=== MATERIAL FOR THIS TASK ===

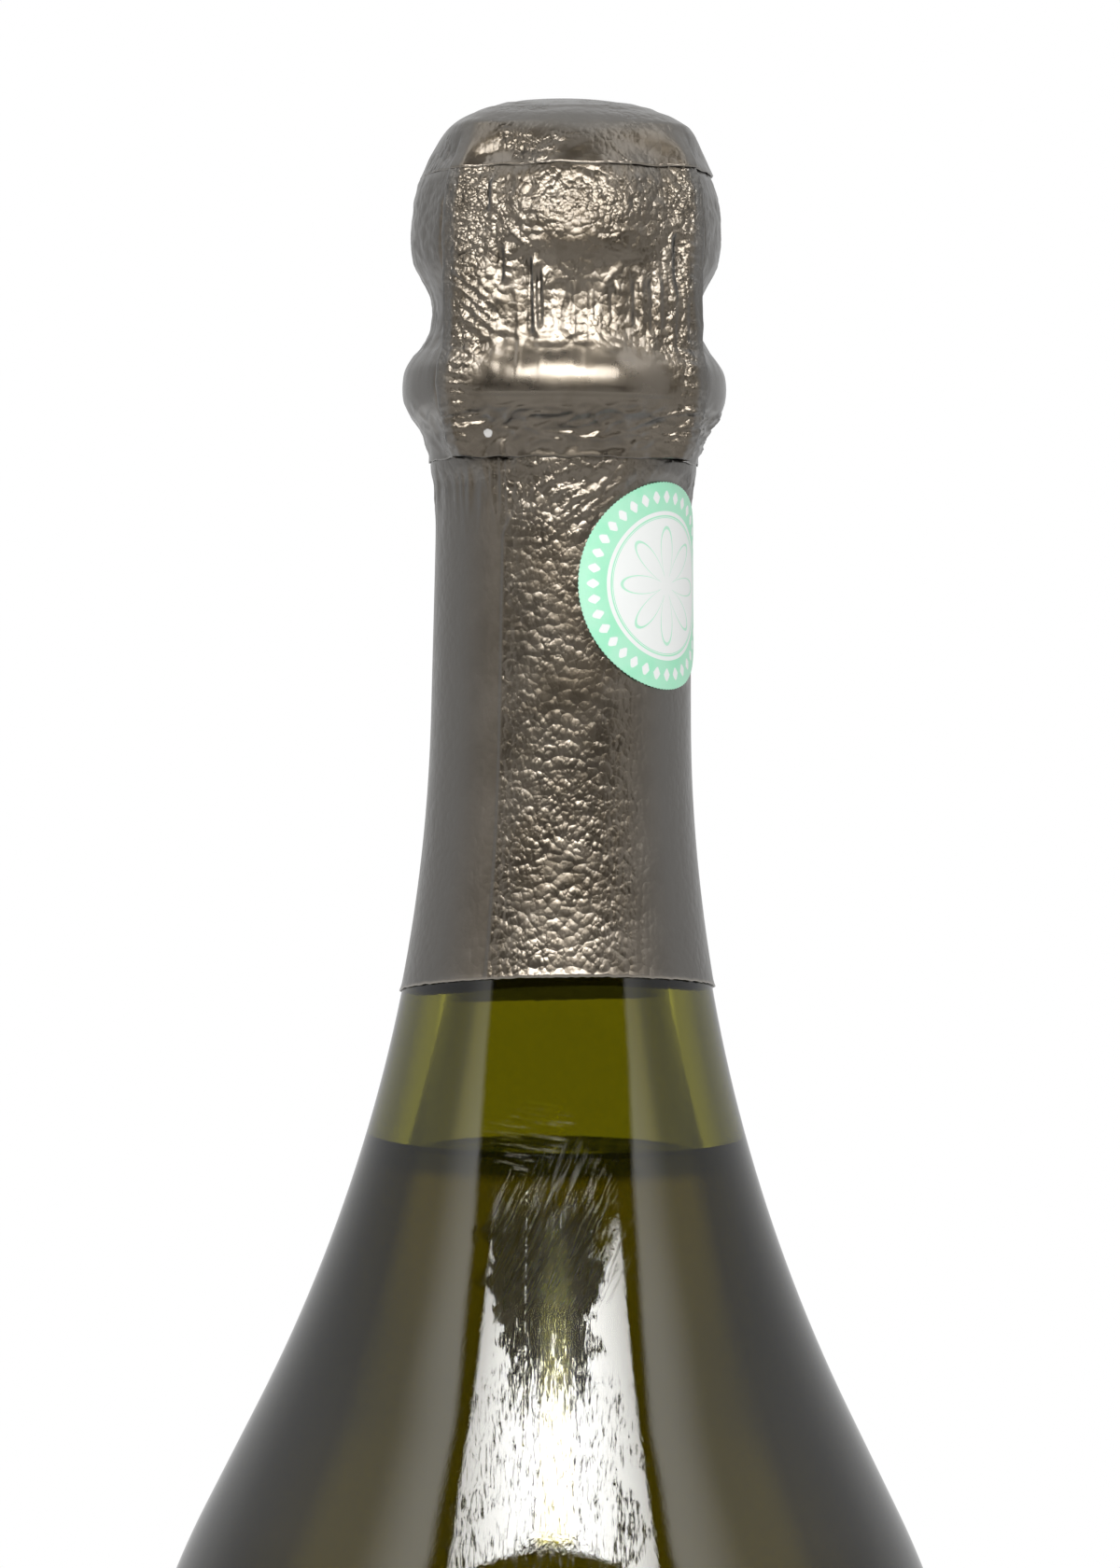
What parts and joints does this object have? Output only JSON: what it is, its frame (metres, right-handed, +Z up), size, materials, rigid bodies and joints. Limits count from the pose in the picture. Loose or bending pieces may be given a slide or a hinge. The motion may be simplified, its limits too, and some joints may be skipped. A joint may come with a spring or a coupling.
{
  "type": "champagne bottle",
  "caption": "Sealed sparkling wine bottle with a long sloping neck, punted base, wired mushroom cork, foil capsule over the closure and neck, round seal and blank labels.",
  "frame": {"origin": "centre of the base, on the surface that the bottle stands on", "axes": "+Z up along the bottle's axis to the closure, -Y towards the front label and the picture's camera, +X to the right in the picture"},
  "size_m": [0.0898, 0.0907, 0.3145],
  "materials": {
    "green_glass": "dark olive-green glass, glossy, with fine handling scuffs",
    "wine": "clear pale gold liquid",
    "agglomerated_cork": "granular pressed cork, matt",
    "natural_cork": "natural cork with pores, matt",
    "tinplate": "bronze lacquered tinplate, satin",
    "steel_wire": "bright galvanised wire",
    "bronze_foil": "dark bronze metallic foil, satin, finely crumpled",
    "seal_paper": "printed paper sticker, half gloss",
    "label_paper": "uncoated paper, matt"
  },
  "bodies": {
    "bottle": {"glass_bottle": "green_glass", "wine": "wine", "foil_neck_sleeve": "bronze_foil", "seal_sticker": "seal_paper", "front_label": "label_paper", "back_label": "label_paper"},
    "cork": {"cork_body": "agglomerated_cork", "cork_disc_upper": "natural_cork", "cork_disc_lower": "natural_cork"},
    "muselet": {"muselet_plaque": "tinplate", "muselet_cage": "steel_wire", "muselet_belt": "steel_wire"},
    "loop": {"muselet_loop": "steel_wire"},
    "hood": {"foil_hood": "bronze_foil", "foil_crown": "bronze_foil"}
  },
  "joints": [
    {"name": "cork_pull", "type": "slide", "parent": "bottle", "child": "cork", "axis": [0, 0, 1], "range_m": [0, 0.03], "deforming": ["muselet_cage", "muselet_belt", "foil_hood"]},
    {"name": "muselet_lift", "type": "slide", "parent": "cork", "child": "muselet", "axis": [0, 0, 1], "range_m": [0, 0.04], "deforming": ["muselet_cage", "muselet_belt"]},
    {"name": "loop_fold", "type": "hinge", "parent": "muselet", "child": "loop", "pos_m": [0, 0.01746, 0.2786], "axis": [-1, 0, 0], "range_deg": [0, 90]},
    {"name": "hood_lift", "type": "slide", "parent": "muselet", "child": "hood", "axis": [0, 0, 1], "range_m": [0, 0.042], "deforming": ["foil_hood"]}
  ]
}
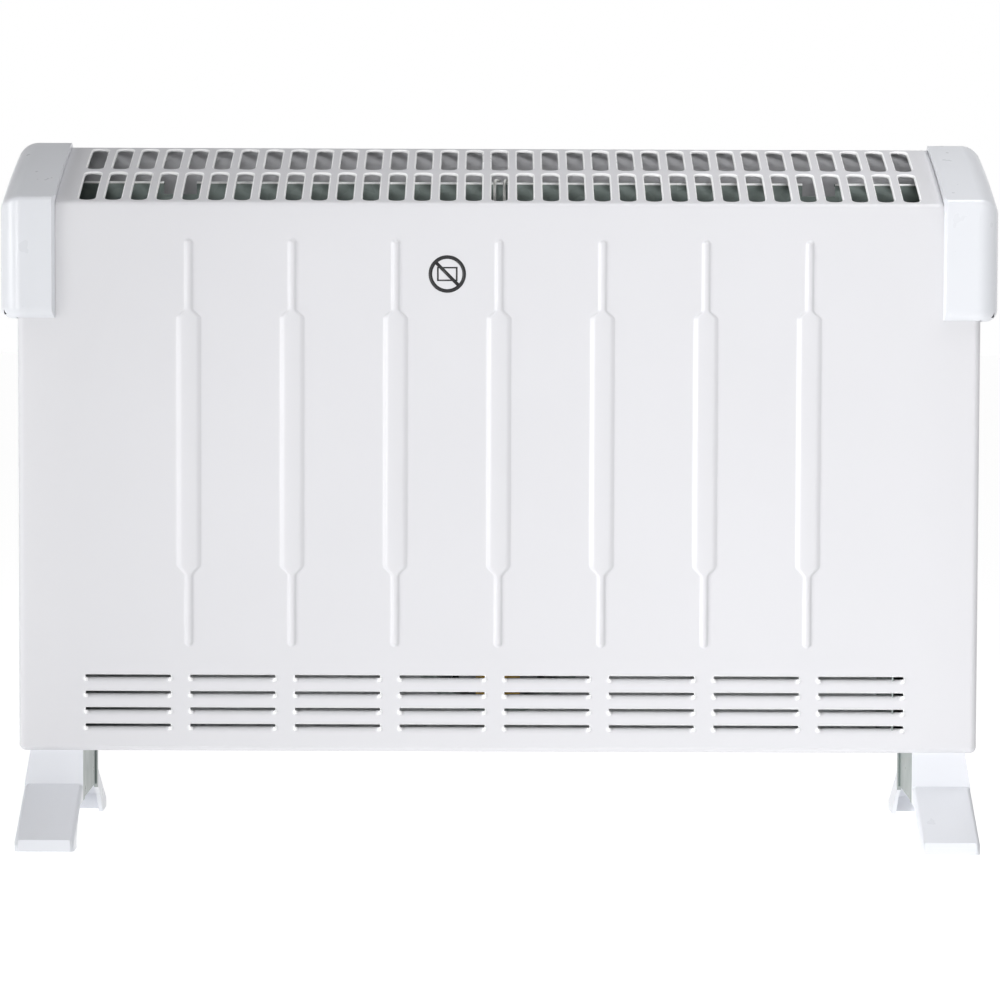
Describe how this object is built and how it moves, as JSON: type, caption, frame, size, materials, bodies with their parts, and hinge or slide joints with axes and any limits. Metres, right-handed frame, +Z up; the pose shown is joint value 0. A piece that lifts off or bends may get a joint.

===

## INSTRUCTIONS TO FOLLOW
Extract all lines as given.

## TASK RESPONSE
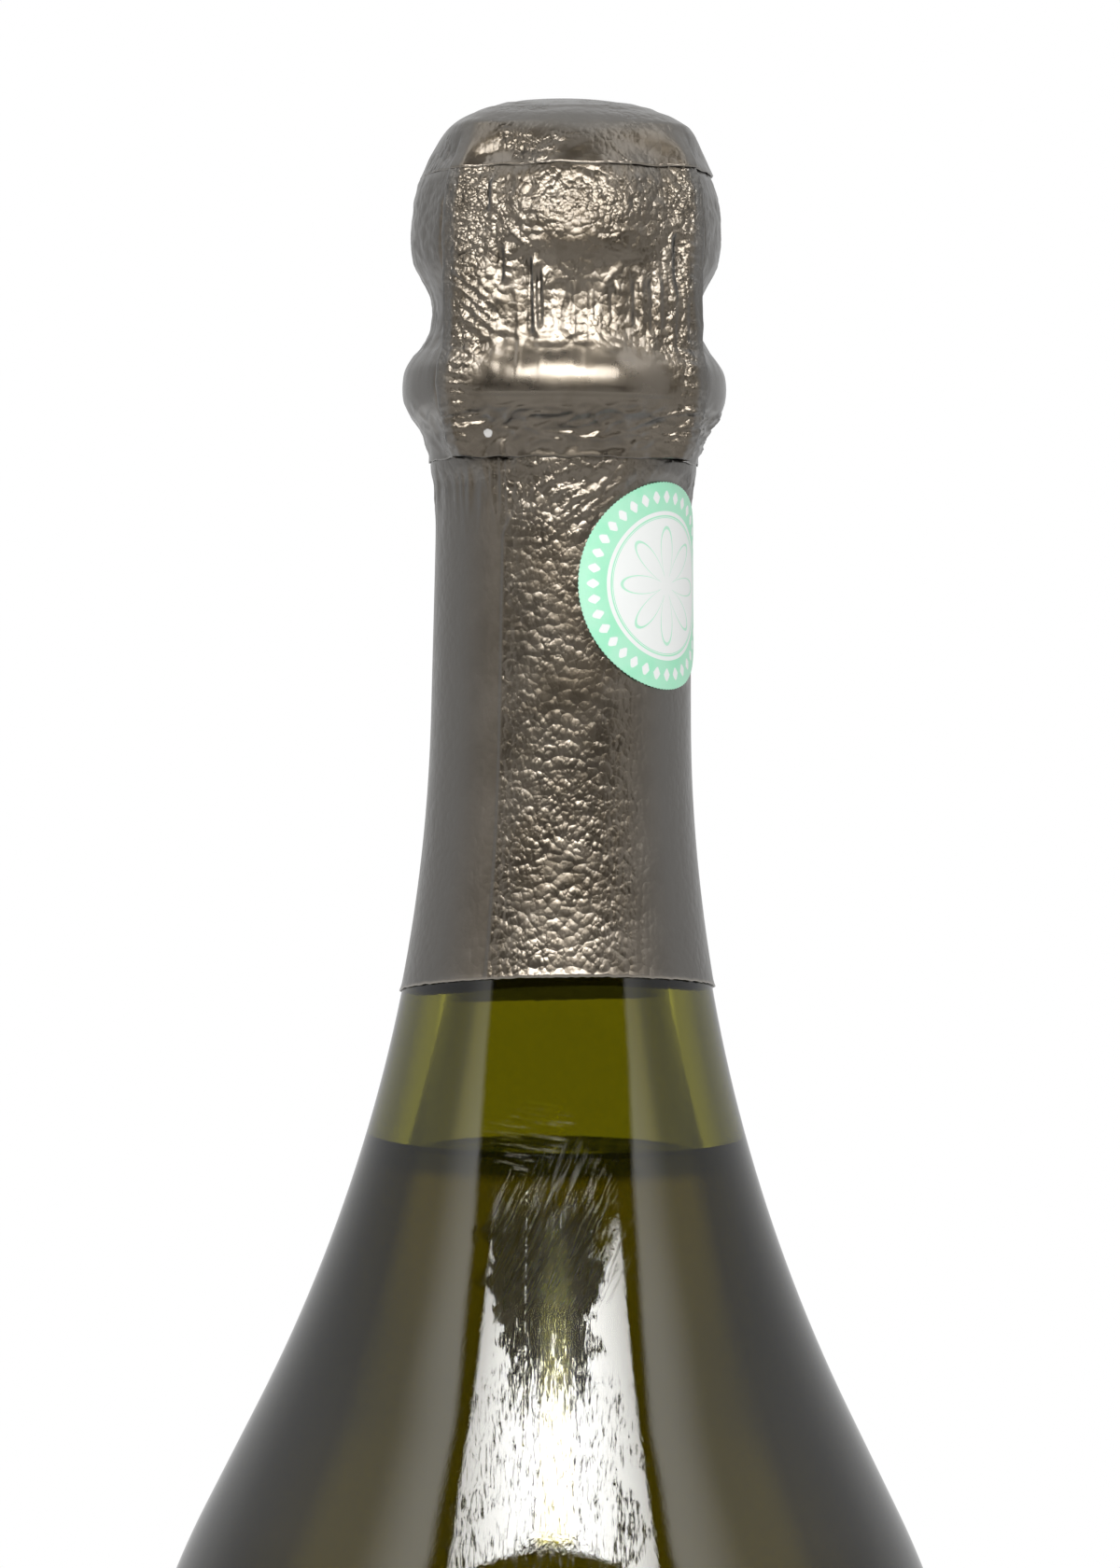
What parts and joints does this object have? Output only JSON: what it is, its frame (metres, right-handed, +Z up), size, materials, rigid bodies and joints. Limits count from the pose in the picture. Loose or bending pieces may be given a slide or a hinge. The motion may be simplified, its limits too, and some joints may be skipped. A joint may come with a spring or a coupling.
{
  "type": "champagne bottle",
  "caption": "Sealed sparkling wine bottle with a long sloping neck, punted base, wired mushroom cork, foil capsule over the closure and neck, round seal and blank labels.",
  "frame": {"origin": "centre of the base, on the surface that the bottle stands on", "axes": "+Z up along the bottle's axis to the closure, -Y towards the front label and the picture's camera, +X to the right in the picture"},
  "size_m": [0.0898, 0.0907, 0.3145],
  "materials": {
    "green_glass": "dark olive-green glass, glossy, with fine handling scuffs",
    "wine": "clear pale gold liquid",
    "agglomerated_cork": "granular pressed cork, matt",
    "natural_cork": "natural cork with pores, matt",
    "tinplate": "bronze lacquered tinplate, satin",
    "steel_wire": "bright galvanised wire",
    "bronze_foil": "dark bronze metallic foil, satin, finely crumpled",
    "seal_paper": "printed paper sticker, half gloss",
    "label_paper": "uncoated paper, matt"
  },
  "bodies": {
    "bottle": {"glass_bottle": "green_glass", "wine": "wine", "foil_neck_sleeve": "bronze_foil", "seal_sticker": "seal_paper", "front_label": "label_paper", "back_label": "label_paper"},
    "cork": {"cork_body": "agglomerated_cork", "cork_disc_upper": "natural_cork", "cork_disc_lower": "natural_cork"},
    "muselet": {"muselet_plaque": "tinplate", "muselet_cage": "steel_wire", "muselet_belt": "steel_wire"},
    "loop": {"muselet_loop": "steel_wire"},
    "hood": {"foil_hood": "bronze_foil", "foil_crown": "bronze_foil"}
  },
  "joints": [
    {"name": "cork_pull", "type": "slide", "parent": "bottle", "child": "cork", "axis": [0, 0, 1], "range_m": [0, 0.03], "deforming": ["muselet_cage", "muselet_belt", "foil_hood"]},
    {"name": "muselet_lift", "type": "slide", "parent": "cork", "child": "muselet", "axis": [0, 0, 1], "range_m": [0, 0.04], "deforming": ["muselet_cage", "muselet_belt"]},
    {"name": "loop_fold", "type": "hinge", "parent": "muselet", "child": "loop", "pos_m": [0, 0.01746, 0.2786], "axis": [-1, 0, 0], "range_deg": [0, 90]},
    {"name": "hood_lift", "type": "slide", "parent": "muselet", "child": "hood", "axis": [0, 0, 1], "range_m": [0, 0.042], "deforming": ["foil_hood"]}
  ]
}
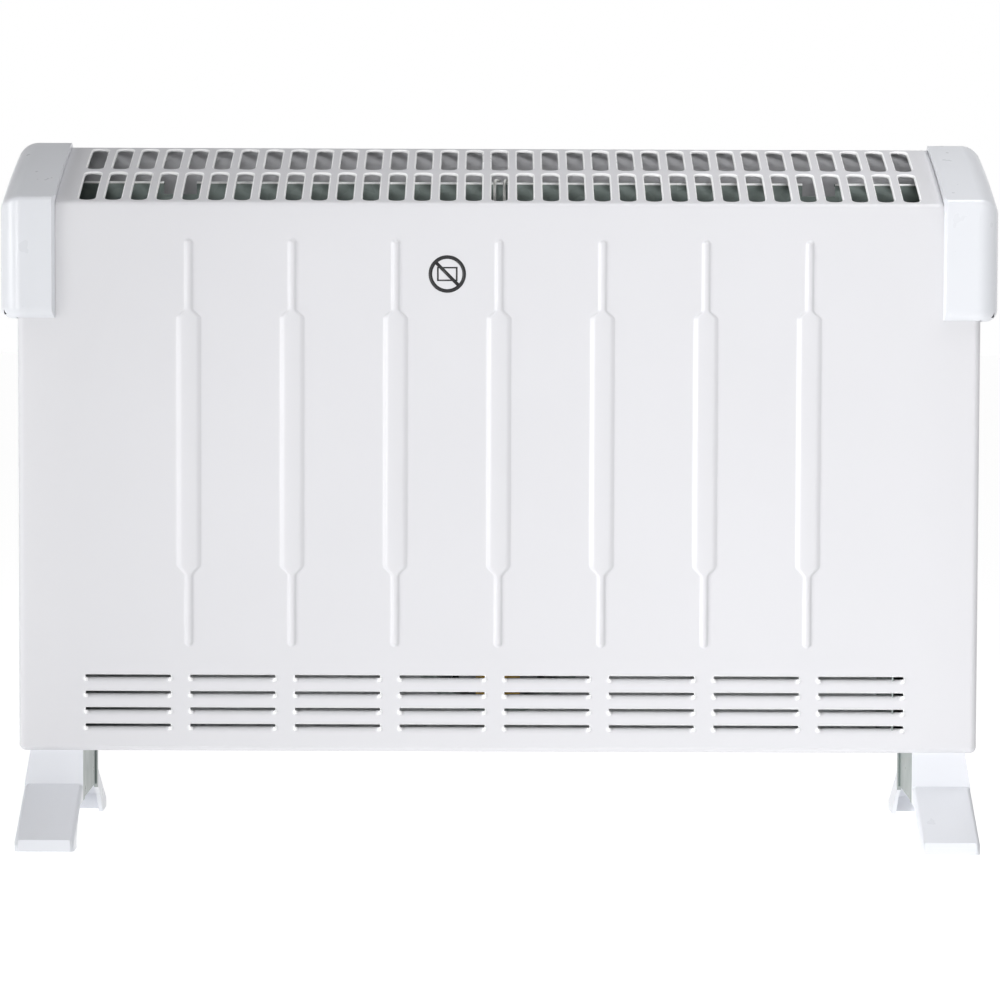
Describe how this object is built and how it moves, as JSON: type, caption, frame, size, materials, bodies with their parts, and hinge or slide joints with axes and any limits. Metres, right-handed frame, +Z up; the pose shown is joint value 0. A piece that lifts off or bends may get a joint.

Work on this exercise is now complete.